正の立場では、中央銀行と個人投資家が金の保有比率を高めることは、インフレや地政学リスクの高まりに対する合理的な防衛策であり、特に株式と債券の相関が崩れた状況では金が分散効果をもたらすと主張される。


2. 反(Antithesis):「金の過度な比重はリスクを伴う」

  1. 供給制約と価格変動リスク
    • 金市場は規模が小さいため、大量の需要が集中すると価格が急騰し、投資家が容易に調達できない局面が生じる可能性がある。金ETF流入により短期的に急騰した後、金価格が調整局面に入る場合もあり、Resonanz Capitalは**「金は保険として持つべきであり、過度なオーバーシュートには注意する必要がある」**と警告している。
    • 金は利息や配当を生まないため、保有コスト(機会費用)が高い。特に金価格が記録的水準にあるときは、金が横ばいになったり下落した場合のリスクも見逃せない。
  2. 中央銀行・個人にとっての実務的制約
    • 中央銀行の外貨準備構成は、多国間貿易や為替政策を支える役割があり、金だけに偏ることは流動性や決済面での不便をもたらす。WGC調査でも、金はリスク分散や価値保存のために評価される一方で、国内保管スペースや流動性の制約から積極的な比率引き上げを予定している中央銀行は少ない
    • 個人投資家の場合、金の現物保管や流通コスト、税制上の扱いを考えると、株式・債券・不動産・インフレ連動国債など他のインフレヘッジ資産との組み合わせの方が現実的である。
  3. 他のヘッジ手段の存在
    • 不動産、インフラ、商品全般(石油・農産物)、さらには暗号資産やインフレ連動債といった資産クラスもインフレ防衛に用いられており、金だけが唯一の選択肢ではない。Comericaの2025年Q4投資アウトルックでも、金が防御資産として機能している一方で、他のコモディティやオルタナティブ資産も分散のために推奨されている。
    • 金は歴史的に低い株式・債券との相関を示すが、Resonanz Capitalは「金の価格は実質金利や政策不確実性に左右されやすく、これらが正常化すれば急落するリスクもある」と注意を促している。

反の立場では、金保有比率を過度に高めることは、市場の流動性や価格変動リスク、機会費用を考えると慎重に検討すべきだと主張する。
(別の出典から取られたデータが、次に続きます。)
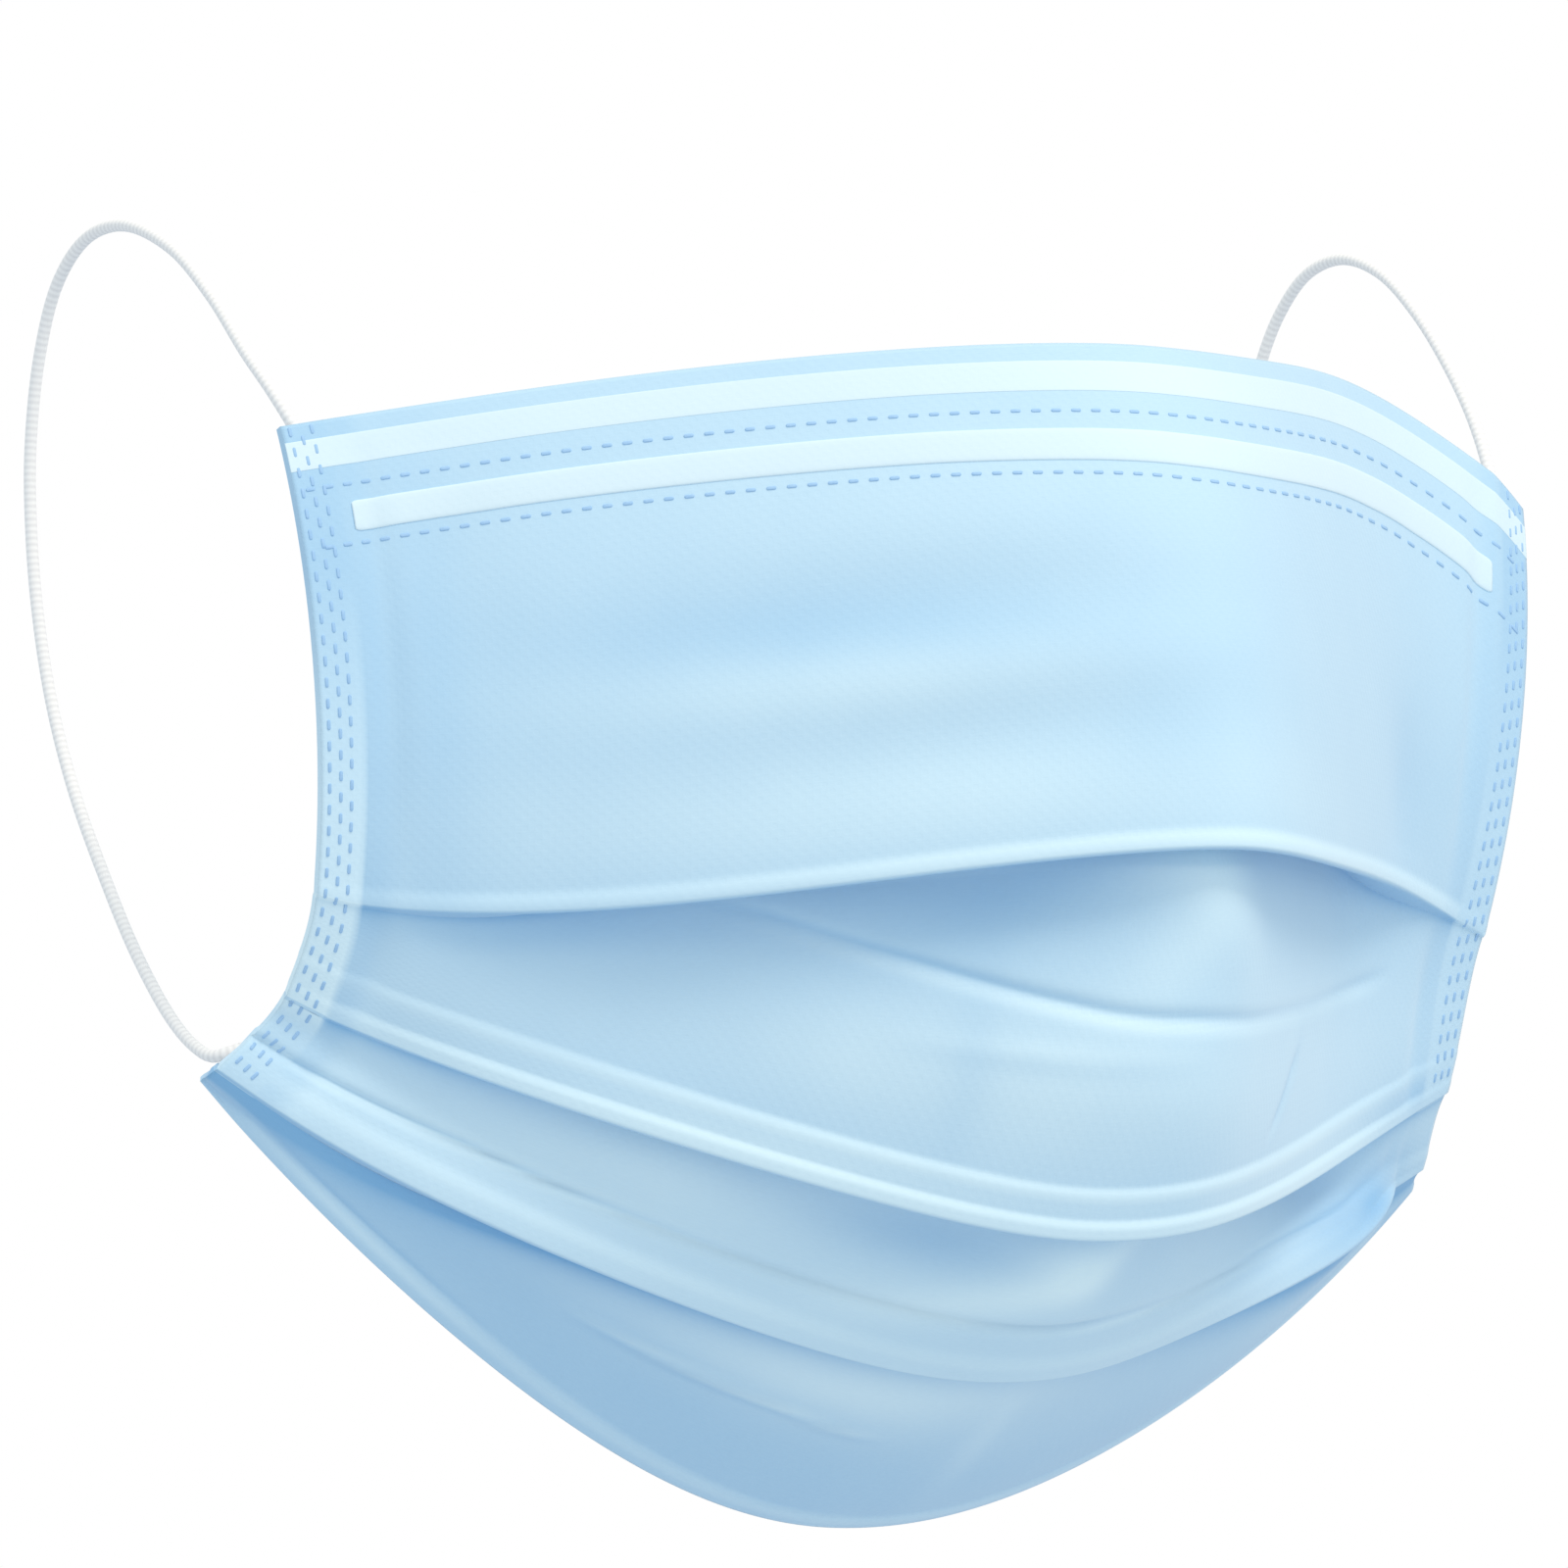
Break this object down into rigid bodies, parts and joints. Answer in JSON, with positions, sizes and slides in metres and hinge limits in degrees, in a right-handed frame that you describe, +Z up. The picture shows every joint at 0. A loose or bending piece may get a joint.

インフレ対策には多様な手段があり、金一辺倒になる必要はない。


3. 合(Synthesis):「適度な金の比重を戦略的に組み込む」

  • バランスの取れた配分が合理的
    • インフレ期には金が価値保存やリスク分散に有効であることは歴史的に証明されている。VanEckは5〜10%程度の金の配分がポートフォリオの分散効果を高めると指摘し、Resonanz Capitalやレイ・ダリオ氏も10〜15%の保有を保険的な意味で推奨している。
    • 一方で、20%以上の比率は供給面・流動性面で現実的でないとの指摘もあり、多くの投資家・専門家は10%前後を上限とする慎重な姿勢をとっている。
  • 中央銀行は多通貨体制への適応、個人は長期視点で
    • 中央銀行の場合、金準備の増加は米ドル依存脱却と多極化する通貨体制への対応と捉えられる。しかし過度な金偏重は実務上難しく、ドル・ユーロ・人民元など複数通貨に分散しつつ金を一定比率に保つのが現実的である。
    • 個人投資家は、インフレや金融危機への保険として金をポートフォリオに取り入れつつ、株式・債券・不動産など他資産とのバランスを保ち、投資目的や時間軸に合わせて柔軟に調整することが望ましい。特に、日本のような低金利から高インフレへの移行期では、為替ヘッジも含めた総合的な資産防衛策が必要である。
  • リスク管理とメンテナンス
    • 金の比率を高める場合でも、価格が急伸した際にはリバランスを行い、過度な集中を避けることが重要である。Resonanz Capitalが示すように、金は“保険”として継続的に管理し、政策や実質金利の変化に応じて見直すべき資産
    • 投資判断は個々のリスク許容度や資産規模、投資期間によって異なるため、専門家の助言を踏まえた戦略的配分が求められる。

要約

  • **正(Thesis)**では、インフレと通貨不信の高まりから中央銀行・個人投資家ともに金比率を引き上げるべきだと主張し、中央銀行調査では95%が金保有の増加を見込み、機関投資家の平均金比率は5%超に達していること、レイ・ダリオ氏が15%の金配分を推奨していることなどを挙げた。
  • **反(Antithesis)**では、金市場の供給制約や価格変動リスク、無利子ゆえの機会費用、他のインフレヘッジ資産の存在を指摘し、過度な金保有は非現実的であると論じた。
  • **合(Synthesis)**では、金はインフレ期の重要な保険資産として5〜10%程度の比率でポートフォリオに組み入れるのが妥当であり、中央銀行は多通貨分散と併用し、個人投資家も長期的な視点で他資産とのバランスを考慮すべきだとまとめた。

全体として、金はインフレや信用不安への強力なヘッジである一方、市場規模や流動性の制約から過度な比重は避け、戦略的・適度な配分を心掛けることが肝要である。